The Commission is especially proud of the way it has taken electricity out to the farms. Private companies usually find rural extensions too expensive, on account of the long distances between installations, and the relatively small volume of current used. The Commission has now enough rural lines to reach from New York to Atlanta, and it serves as many country homes as there are people living on farms in Rhode Island. Although the rates are higher than in the cities, I find that a farmer can light his house and barns, run an electric stove and household appliances, and a three-horse-power motor besides, for from six to eight dollars a month. The farmers of Ontario can afford to use electricity to run their pumps, separators, churns, milking machines, saw-mills, choppers, and threshers—not because they are richer than other farmers, but because of low-cost power.

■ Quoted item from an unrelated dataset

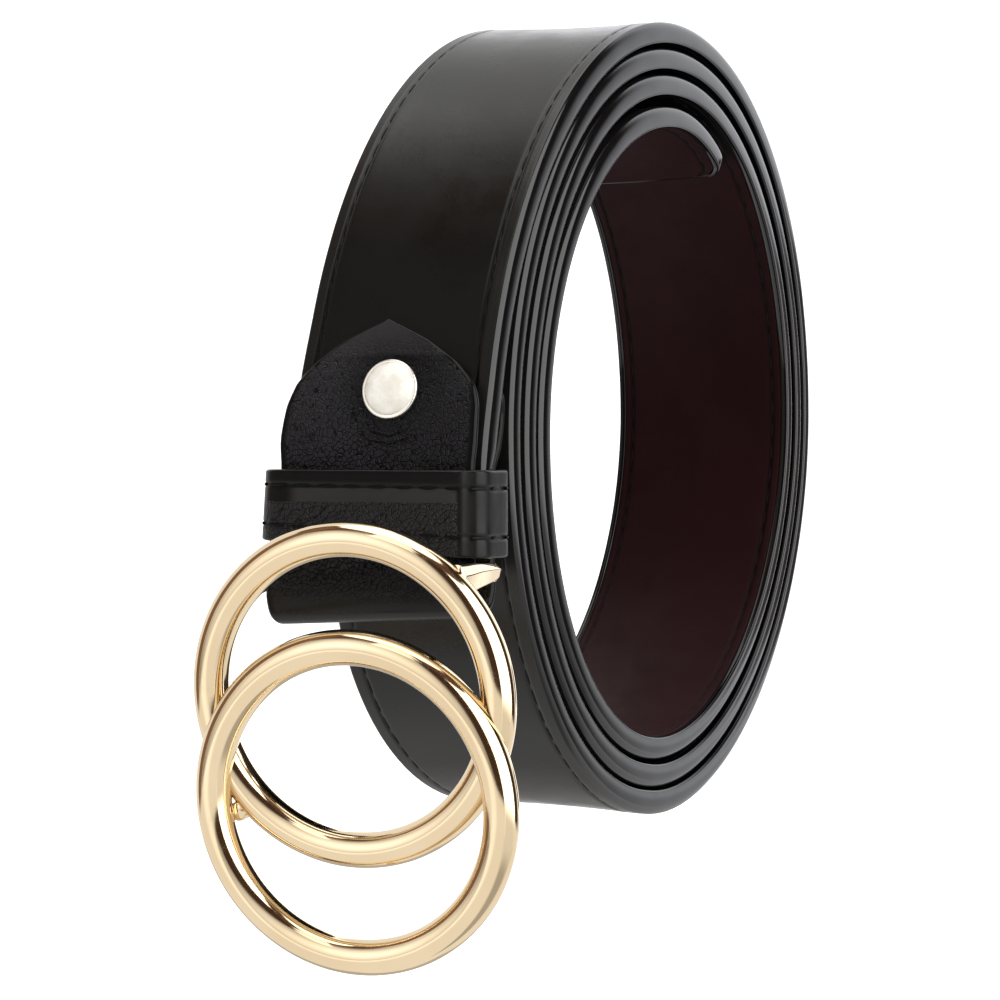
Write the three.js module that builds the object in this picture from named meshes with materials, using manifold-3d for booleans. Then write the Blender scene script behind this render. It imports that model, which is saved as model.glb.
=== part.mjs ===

I have before me a schedule of the rates charged in the twelve largest cities of the province. For domestic service the average net cost ranges from 1.3 cents per kilowatt hour to 2.8 cents per kilowatt hour. The rates vary chiefly with distance. Toronto, ninety miles from Niagara, pays 2.1 cents per kilowatt hour, while Windsor, two hundred and fifty miles to the west, opposite Detroit, Michigan, is charged 2.6 cents. Commercial users, such as stores and office buildings, pay slightly higher rates, while factories are charged from $11.75 to $28.66 per horse-power per year. As with commercial companies, the “Hydro” rates decrease with the amount of power used. For households the secondary or larger-user rate is nowhere more than 1.8 cents, and in most places it is less. In Toronto, the average household electric light bill is less than a dollar and a quarter a month. At Windsor it is less than a dollar and three quarters. In the city of London, Ontario, the household consumption of electricity has under “Hydro” increased more than four hundred per cent. and the average cost has been reduced to less than one fourth of the former charges.